Saturday, February 26, 2011

It's all how you read the situation

One of the problems with raising your first born child is you have no reference point. There is no big picture. Everything you are doing is in the here and now. With your subsequent children you can take the approach that *this too shall pass* when things get hairy. But with the first you have to assume that this is as bad as it gets and act accordingly. You have no perspective.

One of the things I have been working on with my children for the past, oh, two years, is their insistence on using the word *butt*. For some reason it drives me bonkers when they say this word.Prior to them using the word in every possible sentence I didn't consider the word offensive. And when adults use it I still don't. But when kids use it it sounds so crass, so inappropriate. I tried many tactics to get them to stop but it just wouldn't take. I would correct them until I was blue in the face and it made no impact. Finally one day when I was giving them yet another mommy lecture on how that word hurts my ears I just stopped. It suddenly dawned on me that before I knew it there would be many words that were a greater cause for alarm then the slang for a person's derriere. I realized I needed to pace myself, save my energy or I would burn out well before the teenage years. Instead I needed to gird my strength and save up for a rainy day. This was not the first occasion when this thought has occurred to me.

My daughter loves to read. This started around the beginning of first grade and has escalated at breakneck speed. She wasn't an early reader but once she got going it snowballed. By the second grade it has reached the point where she won't stop reading. Ever. Now I know you are sitting there rolling your eyes and hating me for being one of those parents who says things like *Oh I just don't know what to do about Bobby. He is so gifted in science that I finally had to hire an ex-astronaut to tutor him in enrichment*. No, it's not like that. I am glad my daughter loves to read. My husband and I are both avid readers and nothing gave us greater pleasure than to discover our daughter is on the path to a lifelong love of the written word.
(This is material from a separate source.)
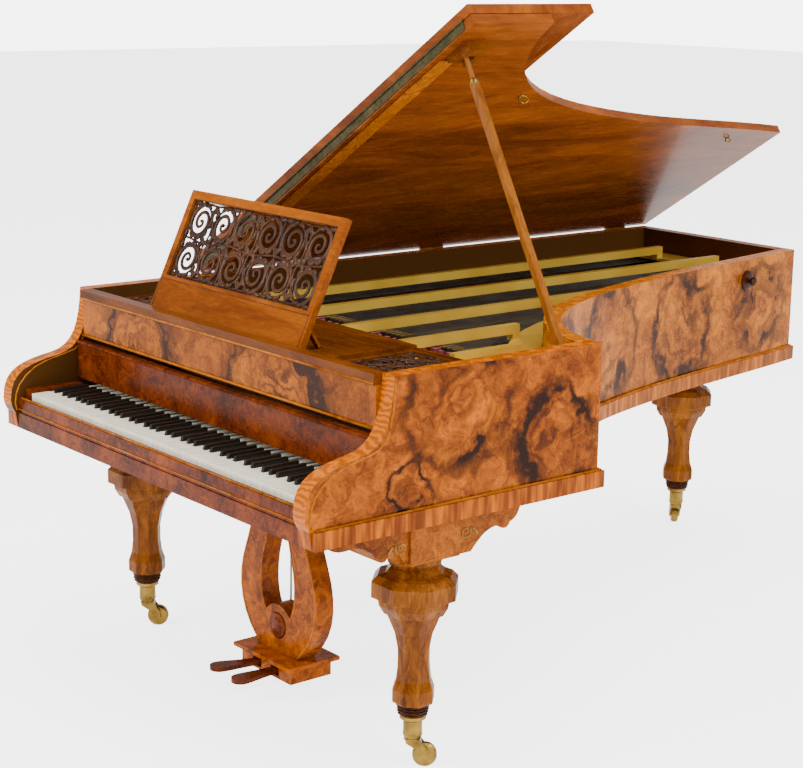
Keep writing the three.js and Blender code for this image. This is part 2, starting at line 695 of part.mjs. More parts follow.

However, it has a dark side. This child reads morning, noon and night. She will wake up early before school to read her book or make sure she has enough time to read the comics in the newspaper. She reads when she has friends over. Of course this can be a big plus if the friend loves to read because my house stays really clean. And quiet. She reads everywhere all the time. We have to beg her to stop reading and converse with us at dinner. Or at least acknowledge us. It has become annoying.

It has also become a safety hazard. She reads while she is walking home from school. This wouldn't be a problem except that she can't see where she is going and I have to constantly bark at her to stop reading and just walk. This causes me to receive some strange looks. What kind of parent tells their child to stop reading? The one whose child has been known to walk into a power box affixed to a pole. She managed to avoid the pole because it was not in the middle of the sidewalk, but the power box stuck out just enough that she clocked her head.

This reading thing has gotten so out of control that she actually yells at me when she runs out of books. She whines and complains when we tell her she may not bring her book to read when we go out to dinner as a family. My mother came to visit for her birthday. We had bought my daughter a bunch of new books but didn't give them to her until the day before my mom left because I knew that the minute she opened them that would be the end of grandma's quality time with her granddaughter. And it was.

And then we were out to dinner one night when in came a friend of mine with her children. One child is a teenager and the other one is getting close. They are both extremely bright kids with lovely personalities and I am always impressed with them when I run into her. There we were at our table with my daughter reading her book. I felt so self-conscious about how dysfunctional we must look. And then my friend and her family sat down and the teenager pulled out his iPod and started watching a video and the almost teenager pulled out her DS and started intently playing a game. They didn't acknowledge their parents or each other for that matter. I am not sure they did more than grunt enough words to place their food order with the waitress. And at that moment it hit me. Perspective.

1 comment:

  1. Take out the words "read a book" and substitute "play soccer/ kick ball around" and you have my life. I am tripping over so many balls (even inside), it is not even funny. (That oldest son of mine sure as hell better get me front row tickets to the World Cup when he plays there, 'cause he will. And I don't even like soccer.)